On Monday, Emergency Medical Technicians (EMTs) staged a protest in Los Angeles and Orange counties to demand better wages and working conditions. The workers are members of Local 370 of the International Association of EMTs and Paramedics (IAEP), a division of the National Association of Government Employees.
The workers are employed by Care Ambulance Service, acquired in 2011 by the Falck group, a Denmark-based international EMT multinational and the largest ambulance and EMT service provider in the world. Care’s purchase was part of a wave of purchases of ambulance services by hedge funds all over the world; Falck was acquired by Baltica Insurance Company in 1988.
Falck operates in 29 countries across the world, in Europe and in the Americas. Its profits shot up by 12.5 percent in 2021, during the deadliest period so far of the coronavirus pandemic.
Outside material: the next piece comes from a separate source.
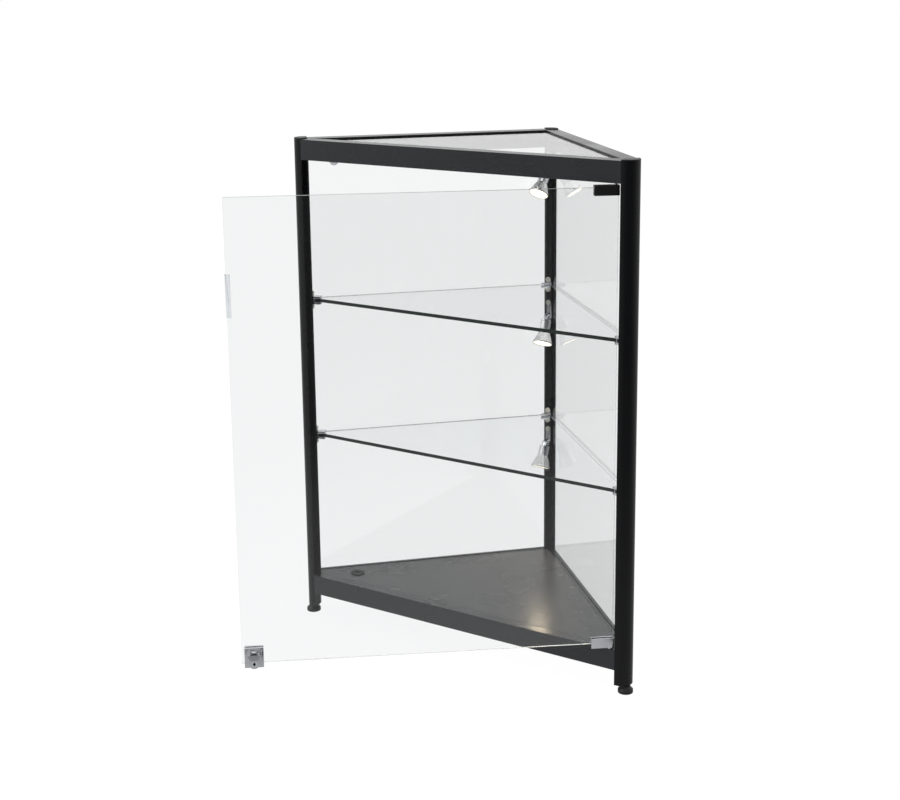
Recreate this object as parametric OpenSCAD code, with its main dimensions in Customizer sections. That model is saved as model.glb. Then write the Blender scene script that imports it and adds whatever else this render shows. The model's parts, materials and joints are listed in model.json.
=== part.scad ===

The company “now delivers a positive return to its owners,” in the words of its financial report.
Three-quarters of Falck/Care Ambulance drivers in Orange and LA County get paid $15 per hour, which became the state minimum wage for California on January 1. A news article on Monday’s protest rallies in the Los Angeles Times quoted IAEP Local 370 President Ryan Walters, who described EMT workers at Care Ambulances as very young, often under the age of 21. “Some people leave before they can even drink.” He added, “The company wants to hire people and use them up as fast as possible.”
Speaking at the Los Angeles rally across from City Hall, IAEP leader Phil Petit said: “Fifteen dollars, the minimum wage [in California], is not enough money for the work that you guys do. … [I]t is unacceptable, and it ends now.” Local 370 has been in negotiations with Falck for more than a year.
But Petit was not able to explain why wages have remained so low for EMTs and ambulance workers and did not present any strategy to fight to raise workers’ wages and improve working conditions, other than denouncing the company for refusing to bargain.
According to the IAEP press release announcing Monday’s protests, since negotiations began over 25 percent of Care Ambulance drivers have quit or retired because of low pay and management harassment.
Despite non-response and slow-response fines from Orange and LA County authorities, Care, presumably under orders from Falck, continues to stonewall health care workers. A spokesperson for the ambulance service denied that its workers are resigning and retiring at a faster rate than at other ambulance services in Southern California. As of January, after months of negotiations, Care has yet to make a wage offer.
Along with its high cost of living, California ranks 23rd out of 50 states nationwide for low EMT wages. So far, the IAEP negotiators are demanding that Care’s wages be raised to the level of drivers in Compton, California ($18 per hour), which it frames as a way of protecting the companies by encouraging employee retention.
“It is without reservation that we, the representatives of IAEP Local 12-370, agree that without immediate action, this unit [Care] will undoubtedly fail to serve California,” said a January 24th statement from the local. In other words, rather than mobilizing a struggle by EMTs for higher wages, the IAEP poses as a friendly adviser to Falck, Care and the state government.